EXERCISE ::
Copy exactly, please, the lines of the data from its start through the line containing "return petalMiddle(max(0.0, (radius".

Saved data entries
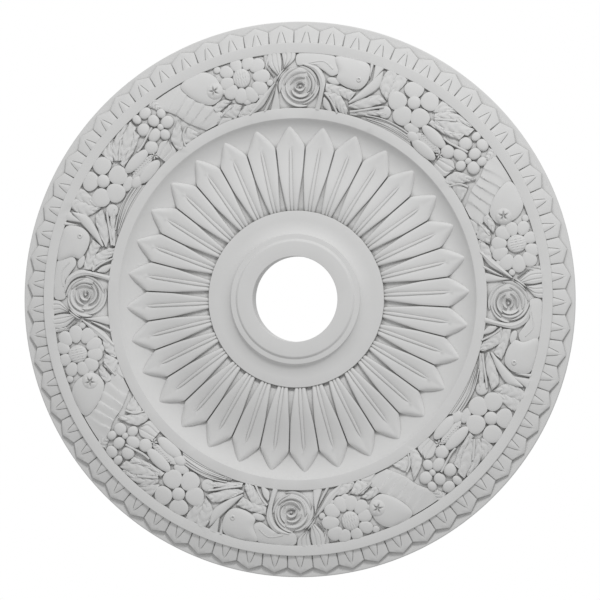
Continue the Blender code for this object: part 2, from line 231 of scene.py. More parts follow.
def gapFloor(radius):
    share = (radius - hubR) / petal["gapLength"]
    sink = petal["gapSink"] + (petal["gapSinkEnd"] - petal["gapSink"]) * share
    return petalMiddle(max(0.0, (radius - petalRootR) / (petalTipR - petalRootR))) - sink


def petalHalfWidth(radius):
    halfPitch = math.tan(math.pi / petal["count"])
    full = radius * halfPitch - petal["gap"] / 2
    if radius > notchR:
        left = (petalTipR - radius) / petal["notch"]
        return (notchR * halfPitch - petal["gap"] / 2) * (1.3 * left - 0.3 * left * left)
    if radius < gapEndR:
        parted = (gapEndR - radius) / petal["gapLength"]
        full -= (hubR * halfPitch - petal["rootHalf"]) * parted ** 1.1
    return full


def onePetal():
    p = petal
    # Across a half: the rib's top, shoulder and foot, the groove, the pillow, and the rounded edge
    ribStops, pillowSteps = (0.0, 0.6, 1.0, 1.3, 1.75), 6
    side = len(ribStops) - 1 + pillowSteps

    def shape(u, s):
        t = 1 - (1 - u) ** 1.1
        radius = petalRootR + (petalTipR - petalRootR) * t
        half = petalHalfWidth(radius)
        left = 1 - ease((t - p["ribEndsAt"] + 0.1) / 0.1)
        rib = p["ribHalf"] + (p["ribEndHalf"] - p["ribHalf"]) * t / p["ribEndsAt"]
        rib = max(0.15, rib * (0.2 + 0.8 * left))
        place = round(abs(s) * side)
        start = min(ribStops[-1] * rib, half * 0.35)
        if place < len(ribStops):
            aside = ribStops[place] / ribStops[-1] * start
            lift = (p["ribRise"], p["ribRise"] * 0.85, 0.1, -p["groove"], -0.1)[place] * left
            belly = 0.0
        else:
            share = (place - len(ribStops) + 1) / pillowSteps
            aside = start + (half - start) * math.sin(math.pi / 2 * share)
            lift = 0.0
            belly = (aside - start) / (half - start) if half > start else 0.0
        depth = petalMiddle(t) + lift
        depth += p["pillow"] * (1 - 0.35 * t) * math.sin(math.pi * min(1.0, 0.08 + belly * 0.8)) ** 0.9
        depth -= p["edgeDrop"] * edgeFall((half - aside) / p["edgeRound"])
        slope = max(0.0, 1 - (half - aside) / p["tipSlope"])
        depth -= p["tipSlopeDrop"] * ease((radius - notchR) / p["tipSlopeStart"]) * slope
        depth -= p["rootDrop"] * max(0.0, 1 - t / 0.08) ** 2
        return Vector((math.copysign(aside, s), radius, depth))

    return sheetOf(p["rows"], 2 * side, shape, p["floor"])


# Border of pointed leaves, each with a raised dart at its root

border = {
    "count": 65, "firstAngle": 2.0, "rootDepth": 13.8, "tipDepth": 7.8, "setback": 6.8, "gap": 0.6,
    "rootTuck": 0.6, "groove": 3.0,
    "pillow": 0.5, "roof": 1.5, "edgeDrop": 0.7, "floor": 2.2,
    "dartLength": 11.2, "dartHalf": 4.4, "dartRise": 0.4, "dartKeel": 0.6, "dartGroove": 0.7,
    "rows": (0, 0.06, 0.2, 0.35, 0.5, 0.6, 0.66, 0.76, 0.88, 0.95, 1.0),
}
shoulderR = borderR - border["setback"]


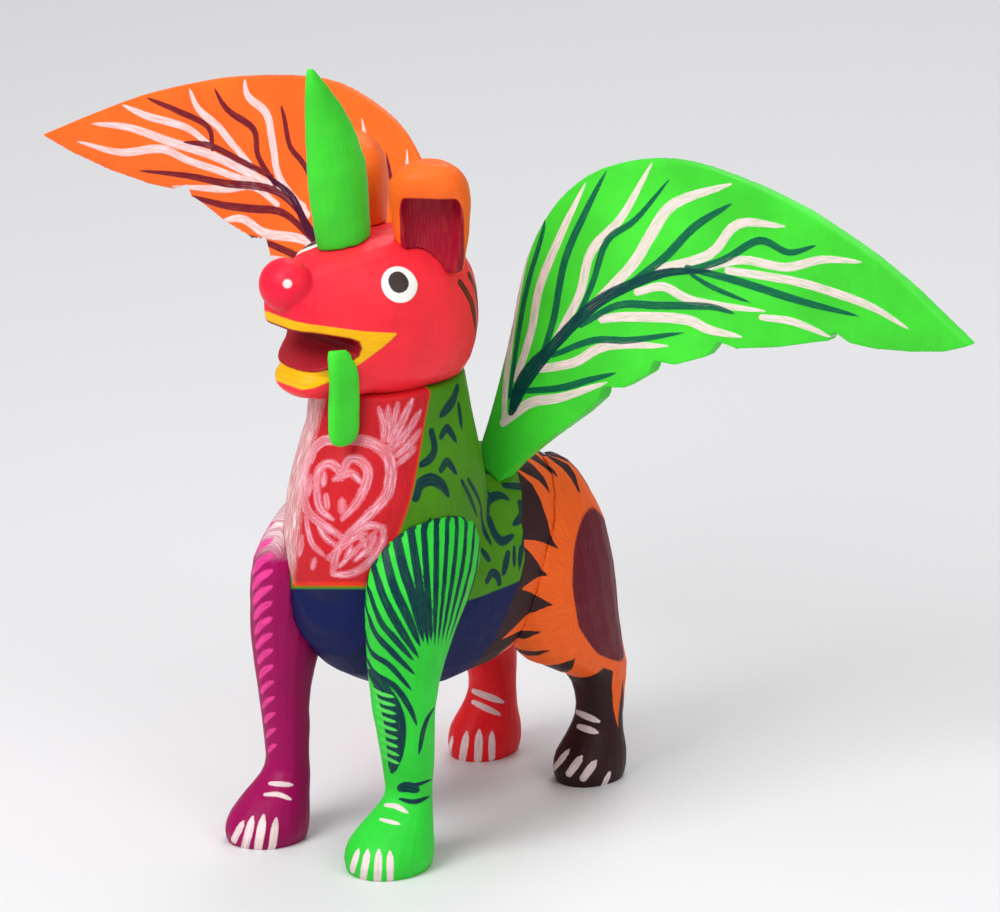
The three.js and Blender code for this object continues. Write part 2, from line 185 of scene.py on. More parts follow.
def move_along_normals(piece, amount):
    """Moves each vertex by its amount in millimetres, never below the ground or past the CAD box."""
    moved = (coordinates(piece) + normals(piece) * amount[:, None] + SHIFT) * MM
    low, high = (np.array(corner) for corner in cad_box)
    moved = np.clip(moved, low, high)
    piece.data.vertices.foreach_set("co", moved.ravel())
    piece.data.update()


def ripple(points, wavelength, seed):
    """Soft irregular waves from -1 to 1, a sum of sines in seeded random directions."""
    draw = np.random.default_rng(seed)
    total = np.zeros(len(points))
    waves = 7
    for _ in range(waves):
        direction = draw.normal(size=3)
        direction *= 2 * math.pi / (np.linalg.norm(direction) * wavelength * draw.uniform(0.7, 1.5))
        total += np.sin(points @ direction + draw.uniform(0, 2 * math.pi))
    return total / math.sqrt(waves * 2)


def head_frame(points):
    """The carver's millimetres to the head's own frame: forward, left and up."""
    local = points - NECK
    c = math.cos(HEAD_TURN)
    s = math.sin(HEAD_TURN)
    left = local[:, 0] * c + local[:, 1] * s
    back = -local[:, 0] * s + local[:, 1] * c
    return np.stack([-back, left, local[:, 2]], 1)


# ---- brush strokes ----
def curve(points, per_span=5):
    """A smooth line through hand-chosen points."""
    p = np.asarray(points, float)
    ends = np.vstack([2 * p[0] - p[1], p, 2 * p[-1] - p[-2]])
    out = []
    for i in range(1, len(ends) - 2):
        a, b, c, d = ends[i - 1 : i + 3]
        for t in np.arange(per_span) / per_span:
            square = (2 * a - 5 * b + 4 * c - d) * t**2
            cube = (3 * b - 3 * c + d - a) * t**3
            out.append(0.5 * (2 * b + (c - a) * t + square + cube))
    out.append(p[-1])
    return np.array(out)


def swelling(count, width, start, end):
    """Half widths along a stroke that begins and ends at those shares of its full width."""
    t = np.linspace(0, 1, count)
    body = np.sin(math.pi * t) ** 0.6
    ends = start * (1 - t) + end * t
    return width / 2 * (body * (1 - ends) + ends)


class Layer:
    """One coat of one colour: for each vertex, the distance in millimetres to the nearest brush mark,
    negative inside it, and where across and along that mark the vertex lies."""

    def __init__(self, name, points):
        self.name = name
        self.points = points
        self.distance = np.full(len(points), FAR)
        self.flow = np.zeros((len(points), 3))

    def merge(self, distance, across=None, along=None, number=0.0):
        """Joins one more mark to the layer."""
        nearer = distance < self.distance
        self.distance[nearer] = distance[nearer]
        if across is not None:
            self.flow[nearer, 0] = across[nearer]
            self.flow[nearer, 1] = along[nearer]
            self.flow[nearer, 2] = number

    def line(self, line, half_widths, points=None):
        """A brush mark along a line, in as many dimensions as the points have."""
        points = self.points if points is None else points
        travelled = 0.0
        number = float(np.sum(line[0]))
        for a, b, wide_a, wide_b in zip(line[:-1], line[1:], half_widths[:-1], half_widths[1:]):
            span = b - a
            length = np.linalg.norm(span)
            if length < 1e-6:
                continue
            t = np.clip((points - a) @ span / length**2, 0, 1)
            away = points - a - t[:, None] * span
            reach = np.linalg.norm(away, axis=1)
            side = np.sign(away[:, 0] * span[1] - away[:, 1] * span[0]) if points.shape[1] == 2 else 1
            self.merge(reach - wide_a * (1 - t) - wide_b * t, reach * side, travelled + t * length, number)
            travelled += length

    def stroke(self, control, width, start=0.25, end=0.1, points=None):
        line = curve(control)
        self.line(line, swelling(len(line), width, start, end), points)


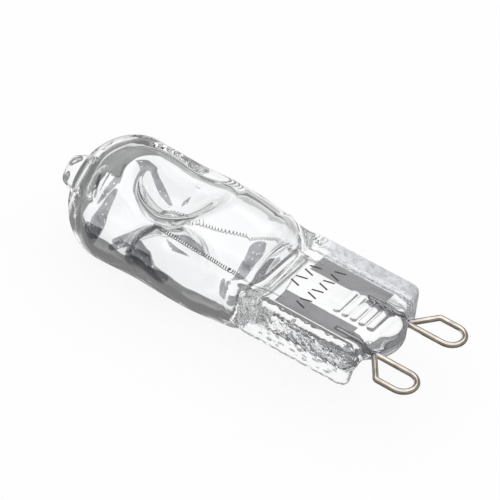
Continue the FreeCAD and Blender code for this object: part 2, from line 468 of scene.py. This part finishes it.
# Finish: how silica bends light, haze and dust in the folds, lines of light along
# the rim, and the frosted skin and fine pits of the pressed rails.
silica_ior = 1.458
fold_edge = (-0.06, 0.06)
streak_draw = (0.3, 1.0, 1.0)
streak_scale = 700.0
haze_tones = [(0.35, (0.06, 0.062, 0.070)), (0.72, (0.27, 0.28, 0.30))]
dust_scale = 1600.0
dust_size = (0.22, 0.15)
dust_tone = (0.85, 0.85, 0.87)
rim_depth = (-0.5, 0.03)
rim_tones = [
    (0.0, (0.42, 0.43, 0.45)), (0.3, (0.6, 0.6, 0.6)), (0.45, (0.24, 0.24, 0.24)),
    (0.62, (0.7, 0.7, 0.7)), (0.8, (0.1, 0.1, 0.1)), (0.94, (0.1, 0.1, 0.1)),
    (1.0, (0.992, 0.996, 1.0)),
]
base_fade_x = (12.0, 10.8)
frost_y = (-4.6, -5.1)
frost_tone = (0.93, 0.95, 1.0)
frost_rough = 0.3
pit_y = (5.0, 5.4)
pit_scale = 1700.0
pit_deep = 0.12
pit_strength = 0.45


def joined(a, b, r):
    """Two solids with a hollow round of radius r where they meet."""
    round_part = np.hypot(np.maximum(r - a, 0), np.maximum(r - b, 0))
    return np.maximum(r, np.minimum(a, b)) - round_part


def shared(a, b, r):
    """The part inside both solids, with its edge rounded to radius r."""
    return -joined(-a, -b, r)


def slope_side(q, h, line):
    """Distance outside a sloping wall through two points, measured square to it."""
    (q0, h0), (q1, h1) = line
    run = math.hypot(q1 - q0, h1 - h0)
    return ((q - q0) * (h1 - h0) - (h - h0) * (q1 - q0)) / run


def tube_radius(x):
    """The tube draws in towards the base, and a little at its waist."""
    t = np.clip((neck_end_x - x) / neck_run, 0, 1)
    neck = neck_drop * t * t * (3 - 2 * t)
    return bulb_r - neck - waist_drop * np.exp(-((x - waist_x) / waist_run) ** 2)


def dome_side(x, rho):
    """Distance outside the dome's blunt cone."""
    return dome_slope[0] * (x - dome_foot[0]) + dome_slope[1] * (rho - dome_foot[1])


def from_neck(x, y, z):
    """Distance from the neck's line and height off its middle. The front dimple leans."""
    q = np.hypot(x - neck_x + dimple_tilt * np.maximum(z, 0), y)
    return q, np.abs(z) + dimple_lean * (x - neck_x) * (z > 0)


def bulb_outside(x, y, z):
    """Tube, dome and tip, with the two dimples pushed in."""
    rho = np.hypot(y, z)
    tube = shared(rho - tube_radius(x), dome_side(x, rho), dome_round)
    tube = shared(tube, shoulder_x - x, shoulder_round)
    lumps = 1.2 + np.sin(2.6 * y + 1) * np.sin(2.2 * z + 2.4 * x)
    tip = shared(rho - tip_r + tip_lump * lumps, x - tip_end_x, tip_round)
    tip = shared(tip, tip_root_x - x, crisp)
    bulb = joined(tube, tip, tip_foot_round)
    q, h = from_neck(x, y, z)
    slopes = [slope_side(q, h, line) for line in dimple_slopes]
    hollow = shared(*slopes, dimple_round)
    hollow = shared(hollow, dimple_floor - h, dimple_floor_round)
    return shared(bulb, -hollow, dimple_rim_round)


def waves(x, y, z):
    """Slow unevenness that the flame leaves in the glass."""
    slow = np.sin(0.9 * x + 0.6 * y) * np.cos(0.8 * z - 0.35 * x)
    return slow + 0.5 * np.sin(1.7 * x - 1.1 * z + 0.8 * y)


def bulb_inside(x, y, z):
    """The gas space, with the bore of the tip and round the skin of the dimples."""
    rho = np.hypot(y, z) + wave * waves(x, y, z)
    room = shared(rho - tube_radius(x) + wall, dome_side(x, rho) + dome_wall, room_round)
    room = shared(room, floor_x - x, floor_round)
    hole = (rho - np.interp(x, bore_x, bore_r)) * bore_slope
    hole = shared(hole, x - bore_x[1], bore_round)
    hole = shared(hole, bore_root_x - x, crisp)
    room = joined(room, hole, bore_foot_round)
    q, h = from_neck(x, y, z)
    slopes = [slope_side(q, h, line) for line in skin_slopes]
    skin = shared(*slopes, skin_round)
    skin = joined(skin, q - fused_r, fused_round)
    return shared(room, -skin, skin_rim_round)


def pressed_base(x, y, z):
    """Rails at both sides of a thinner web, with the tongue and the cross ridges."""
    side = np.abs(y)
    rough = np.sin(9.1 * x + 3 * z) * np.sin(8.3 * z + 2.1 * x)
    rough = rough + np.sin(5.3 * x - 6.1 * z + 1.7 * side)
    outer = side - base_half_w + taper * np.maximum(x - taper_x, 0) + ripple * (rough + 1.5)
    rail = shared(outer, np.abs(z) - base_half_t, rail_round)
    crest = (-rail_crest_y, base_half_t)
    front = slope_side(-side, z, ((-web_y, web_z + web_half_t), crest))
    back = slope_side(-side, -z, ((-web_y, web_half_t - web_z), crest))
    rail = shared(shared(rail, front, rail_web_round), back, rail_web_round)
    web_side = side - web_y - web_under_rail
    web = shared(np.abs(z - web_z) - web_half_t, web_side, web_edge_round)
    base = joined(rail, web, web_foot_round)
    base = shared(base, base_start_x - x, base_end_round)
    base = shared(base, x - floor_x - base_reach, crisp)
    tongue_face = np.abs(z - web_z) - tongue_half_t
    tongue = shared(np.hypot(x - tongue_x, y) - tongue_r, tongue_face, tongue_round)
    base = joined(base, tongue, tongue_foot_round)
    ridge_z = web_z + web_half_t + ridge_high - ridge_r
    for at in ridge_x:
        off_line = np.hypot(x - at, np.maximum(side - ridge_half, 0))
        base = joined(base, np.hypot(off_line, z - ridge_z) - ridge_r, ridge_foot_round)
    return base


def glass(x, y, z):
    """The whole envelope: less than zero in the glass, more than zero in the open."""
    outside = joined(bulb_outside(x, y, z), pressed_base(x, y, z), base_tube_round)
    return np.maximum(outside, -bulb_inside(x, y, z))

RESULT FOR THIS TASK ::
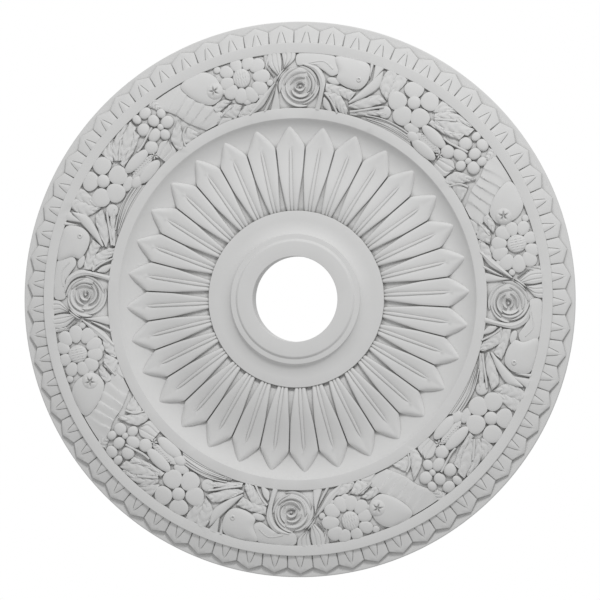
Continue the Blender code for this object: part 2, from line 231 of scene.py. More parts follow.
def gapFloor(radius):
    share = (radius - hubR) / petal["gapLength"]
    sink = petal["gapSink"] + (petal["gapSinkEnd"] - petal["gapSink"]) * share
    return petalMiddle(max(0.0, (radius - petalRootR) / (petalTipR - petalRootR))) - sink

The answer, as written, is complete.